Material to process:
(begin)
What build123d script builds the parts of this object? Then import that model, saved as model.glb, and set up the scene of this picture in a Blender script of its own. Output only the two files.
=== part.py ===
(end)
(begin)
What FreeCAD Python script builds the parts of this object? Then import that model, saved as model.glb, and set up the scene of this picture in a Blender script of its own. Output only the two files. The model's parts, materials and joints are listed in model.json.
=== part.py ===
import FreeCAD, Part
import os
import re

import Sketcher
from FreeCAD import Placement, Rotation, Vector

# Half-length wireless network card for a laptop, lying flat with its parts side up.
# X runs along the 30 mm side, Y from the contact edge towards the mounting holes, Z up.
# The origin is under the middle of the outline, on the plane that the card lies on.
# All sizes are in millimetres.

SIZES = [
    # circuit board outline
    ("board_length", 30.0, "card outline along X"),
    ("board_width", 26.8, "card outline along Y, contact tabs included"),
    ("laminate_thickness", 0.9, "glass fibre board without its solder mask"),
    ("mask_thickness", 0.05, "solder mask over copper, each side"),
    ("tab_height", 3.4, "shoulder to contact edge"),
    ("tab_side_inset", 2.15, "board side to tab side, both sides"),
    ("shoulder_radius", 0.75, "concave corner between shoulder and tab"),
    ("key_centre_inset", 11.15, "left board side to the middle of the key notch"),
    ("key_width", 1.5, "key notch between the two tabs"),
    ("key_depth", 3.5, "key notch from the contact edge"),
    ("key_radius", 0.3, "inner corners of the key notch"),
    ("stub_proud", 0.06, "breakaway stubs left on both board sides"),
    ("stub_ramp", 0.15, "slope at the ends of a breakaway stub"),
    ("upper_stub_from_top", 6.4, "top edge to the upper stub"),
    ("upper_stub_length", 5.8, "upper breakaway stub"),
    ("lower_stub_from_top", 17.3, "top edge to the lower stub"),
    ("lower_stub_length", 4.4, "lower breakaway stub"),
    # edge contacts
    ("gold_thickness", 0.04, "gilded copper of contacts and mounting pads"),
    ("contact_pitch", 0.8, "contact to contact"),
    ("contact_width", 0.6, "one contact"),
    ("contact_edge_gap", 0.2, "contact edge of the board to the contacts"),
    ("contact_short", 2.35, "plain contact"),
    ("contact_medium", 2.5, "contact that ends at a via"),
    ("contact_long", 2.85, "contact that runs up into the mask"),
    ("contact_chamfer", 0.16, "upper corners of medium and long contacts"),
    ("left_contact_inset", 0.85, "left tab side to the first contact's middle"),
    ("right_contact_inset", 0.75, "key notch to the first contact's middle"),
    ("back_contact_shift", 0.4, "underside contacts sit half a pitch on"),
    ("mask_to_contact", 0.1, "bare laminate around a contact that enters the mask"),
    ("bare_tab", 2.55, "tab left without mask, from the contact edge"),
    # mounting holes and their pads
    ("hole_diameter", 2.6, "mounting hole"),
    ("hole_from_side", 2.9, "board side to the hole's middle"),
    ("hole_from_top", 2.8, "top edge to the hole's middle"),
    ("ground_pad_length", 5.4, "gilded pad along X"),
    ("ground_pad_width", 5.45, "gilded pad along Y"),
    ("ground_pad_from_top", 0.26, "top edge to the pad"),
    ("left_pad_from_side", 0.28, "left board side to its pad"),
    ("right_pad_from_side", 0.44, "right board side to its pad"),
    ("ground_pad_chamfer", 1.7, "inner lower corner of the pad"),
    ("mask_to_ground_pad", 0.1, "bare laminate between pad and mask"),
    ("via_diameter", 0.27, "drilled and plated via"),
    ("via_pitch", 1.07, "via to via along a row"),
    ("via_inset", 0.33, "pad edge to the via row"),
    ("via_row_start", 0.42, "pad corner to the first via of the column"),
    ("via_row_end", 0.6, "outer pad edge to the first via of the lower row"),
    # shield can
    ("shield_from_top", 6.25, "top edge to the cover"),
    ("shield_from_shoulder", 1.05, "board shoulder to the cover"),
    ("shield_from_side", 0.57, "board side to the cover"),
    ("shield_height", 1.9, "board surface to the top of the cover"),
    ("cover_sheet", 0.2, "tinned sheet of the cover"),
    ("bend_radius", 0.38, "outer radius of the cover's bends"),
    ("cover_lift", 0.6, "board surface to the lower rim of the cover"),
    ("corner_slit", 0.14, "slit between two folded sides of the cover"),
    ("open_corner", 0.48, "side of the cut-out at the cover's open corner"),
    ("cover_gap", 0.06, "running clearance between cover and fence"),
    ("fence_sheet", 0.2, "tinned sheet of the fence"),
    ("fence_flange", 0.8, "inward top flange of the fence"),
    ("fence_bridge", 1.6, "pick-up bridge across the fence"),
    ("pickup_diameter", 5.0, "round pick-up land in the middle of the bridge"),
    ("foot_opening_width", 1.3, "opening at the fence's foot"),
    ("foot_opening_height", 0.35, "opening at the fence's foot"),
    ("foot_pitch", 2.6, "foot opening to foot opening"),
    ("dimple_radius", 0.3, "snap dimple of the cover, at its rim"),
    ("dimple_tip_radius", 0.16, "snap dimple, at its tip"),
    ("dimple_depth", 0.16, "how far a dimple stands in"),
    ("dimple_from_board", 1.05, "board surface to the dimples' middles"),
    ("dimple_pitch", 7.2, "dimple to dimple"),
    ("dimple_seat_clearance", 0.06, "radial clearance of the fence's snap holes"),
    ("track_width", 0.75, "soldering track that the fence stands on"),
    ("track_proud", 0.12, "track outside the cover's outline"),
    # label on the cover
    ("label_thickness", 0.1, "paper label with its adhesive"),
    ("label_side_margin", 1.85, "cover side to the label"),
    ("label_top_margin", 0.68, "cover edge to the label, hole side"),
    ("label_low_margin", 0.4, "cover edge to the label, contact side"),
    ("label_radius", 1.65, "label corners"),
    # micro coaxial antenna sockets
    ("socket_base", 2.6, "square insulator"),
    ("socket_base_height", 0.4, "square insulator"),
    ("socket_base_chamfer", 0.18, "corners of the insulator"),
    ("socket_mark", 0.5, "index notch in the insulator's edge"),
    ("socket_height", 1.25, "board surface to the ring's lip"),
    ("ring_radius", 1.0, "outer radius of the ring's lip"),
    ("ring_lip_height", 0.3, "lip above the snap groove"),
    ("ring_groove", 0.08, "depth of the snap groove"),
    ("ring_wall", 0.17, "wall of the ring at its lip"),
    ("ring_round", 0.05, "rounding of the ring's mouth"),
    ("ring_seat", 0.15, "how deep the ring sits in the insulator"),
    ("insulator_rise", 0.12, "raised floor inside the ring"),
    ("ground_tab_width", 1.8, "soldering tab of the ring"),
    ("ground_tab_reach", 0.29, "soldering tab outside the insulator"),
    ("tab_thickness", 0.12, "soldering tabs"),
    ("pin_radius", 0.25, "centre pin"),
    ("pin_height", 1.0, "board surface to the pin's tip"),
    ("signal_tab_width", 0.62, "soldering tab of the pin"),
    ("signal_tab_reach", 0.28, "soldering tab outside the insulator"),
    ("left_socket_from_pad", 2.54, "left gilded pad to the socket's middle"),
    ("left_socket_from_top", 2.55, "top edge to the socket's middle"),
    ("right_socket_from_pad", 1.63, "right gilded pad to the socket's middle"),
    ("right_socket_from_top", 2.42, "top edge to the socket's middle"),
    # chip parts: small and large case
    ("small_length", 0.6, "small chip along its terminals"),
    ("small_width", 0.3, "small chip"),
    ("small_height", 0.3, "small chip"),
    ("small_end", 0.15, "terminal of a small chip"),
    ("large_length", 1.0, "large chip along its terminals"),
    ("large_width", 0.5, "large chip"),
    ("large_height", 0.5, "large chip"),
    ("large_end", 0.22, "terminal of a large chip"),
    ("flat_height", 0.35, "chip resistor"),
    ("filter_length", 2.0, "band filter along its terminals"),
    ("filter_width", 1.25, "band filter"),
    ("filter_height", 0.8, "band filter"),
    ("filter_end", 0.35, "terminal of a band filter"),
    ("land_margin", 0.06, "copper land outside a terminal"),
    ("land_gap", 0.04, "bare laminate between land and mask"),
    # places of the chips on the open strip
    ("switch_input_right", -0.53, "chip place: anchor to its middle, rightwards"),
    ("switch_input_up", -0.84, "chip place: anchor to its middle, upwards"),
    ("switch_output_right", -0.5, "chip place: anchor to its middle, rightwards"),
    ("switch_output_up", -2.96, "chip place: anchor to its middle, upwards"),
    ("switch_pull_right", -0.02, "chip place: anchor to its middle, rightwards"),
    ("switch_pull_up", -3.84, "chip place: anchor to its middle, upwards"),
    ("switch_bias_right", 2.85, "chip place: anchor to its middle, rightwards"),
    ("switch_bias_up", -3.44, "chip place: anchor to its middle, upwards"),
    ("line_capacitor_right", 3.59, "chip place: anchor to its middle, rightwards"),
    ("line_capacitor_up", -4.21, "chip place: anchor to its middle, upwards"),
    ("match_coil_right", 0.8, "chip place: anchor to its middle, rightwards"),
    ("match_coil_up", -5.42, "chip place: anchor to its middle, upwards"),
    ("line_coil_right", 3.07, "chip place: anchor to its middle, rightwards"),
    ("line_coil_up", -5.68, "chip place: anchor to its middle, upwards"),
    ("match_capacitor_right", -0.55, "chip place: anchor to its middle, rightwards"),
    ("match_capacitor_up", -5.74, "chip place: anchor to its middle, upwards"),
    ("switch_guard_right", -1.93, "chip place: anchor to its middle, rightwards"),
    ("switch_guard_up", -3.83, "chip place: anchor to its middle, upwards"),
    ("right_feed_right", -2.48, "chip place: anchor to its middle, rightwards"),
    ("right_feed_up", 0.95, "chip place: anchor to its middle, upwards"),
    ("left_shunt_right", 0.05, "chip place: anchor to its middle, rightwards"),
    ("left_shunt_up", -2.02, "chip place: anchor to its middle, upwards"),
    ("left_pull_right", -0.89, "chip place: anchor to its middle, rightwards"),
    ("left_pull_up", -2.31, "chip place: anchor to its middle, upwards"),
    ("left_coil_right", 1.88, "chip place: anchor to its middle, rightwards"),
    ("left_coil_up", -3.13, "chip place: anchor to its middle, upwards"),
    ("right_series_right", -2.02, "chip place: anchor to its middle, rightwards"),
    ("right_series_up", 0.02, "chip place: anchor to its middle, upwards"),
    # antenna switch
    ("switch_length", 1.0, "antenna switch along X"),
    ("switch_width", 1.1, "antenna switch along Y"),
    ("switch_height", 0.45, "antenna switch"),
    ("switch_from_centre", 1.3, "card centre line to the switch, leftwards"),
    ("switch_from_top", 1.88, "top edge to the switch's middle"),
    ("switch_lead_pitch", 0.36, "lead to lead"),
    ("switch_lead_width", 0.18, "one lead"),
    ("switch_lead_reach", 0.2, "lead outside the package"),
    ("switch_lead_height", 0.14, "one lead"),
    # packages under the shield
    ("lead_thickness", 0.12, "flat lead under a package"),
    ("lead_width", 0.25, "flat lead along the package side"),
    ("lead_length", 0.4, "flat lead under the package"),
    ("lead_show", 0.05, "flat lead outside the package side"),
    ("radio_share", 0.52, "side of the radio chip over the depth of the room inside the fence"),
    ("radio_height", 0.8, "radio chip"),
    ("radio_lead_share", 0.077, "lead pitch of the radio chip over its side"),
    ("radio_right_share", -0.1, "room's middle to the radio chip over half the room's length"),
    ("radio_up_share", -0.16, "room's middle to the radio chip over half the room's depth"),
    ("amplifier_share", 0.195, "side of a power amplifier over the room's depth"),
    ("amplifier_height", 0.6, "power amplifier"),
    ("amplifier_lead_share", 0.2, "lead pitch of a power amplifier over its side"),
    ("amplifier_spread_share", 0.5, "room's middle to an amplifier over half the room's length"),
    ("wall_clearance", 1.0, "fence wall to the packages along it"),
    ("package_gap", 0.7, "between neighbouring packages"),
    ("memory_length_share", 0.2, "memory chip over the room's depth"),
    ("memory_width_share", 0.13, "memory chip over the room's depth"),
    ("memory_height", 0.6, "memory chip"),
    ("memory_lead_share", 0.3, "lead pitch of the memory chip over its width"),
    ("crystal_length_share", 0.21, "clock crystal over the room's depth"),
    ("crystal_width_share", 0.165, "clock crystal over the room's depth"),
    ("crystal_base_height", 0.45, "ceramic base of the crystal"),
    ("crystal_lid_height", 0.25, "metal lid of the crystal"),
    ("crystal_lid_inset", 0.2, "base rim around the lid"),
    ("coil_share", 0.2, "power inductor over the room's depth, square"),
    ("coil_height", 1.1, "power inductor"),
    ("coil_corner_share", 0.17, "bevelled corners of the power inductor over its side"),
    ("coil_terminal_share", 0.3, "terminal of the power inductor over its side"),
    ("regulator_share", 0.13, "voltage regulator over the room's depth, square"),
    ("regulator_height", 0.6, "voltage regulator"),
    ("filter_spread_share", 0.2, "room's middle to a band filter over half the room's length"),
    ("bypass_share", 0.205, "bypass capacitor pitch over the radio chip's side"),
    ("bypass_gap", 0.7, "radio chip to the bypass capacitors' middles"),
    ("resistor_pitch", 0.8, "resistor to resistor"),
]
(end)
Exercise aim:
Count every line above that holds the string "scene" and give the total, nothing more.

Worked solution:
2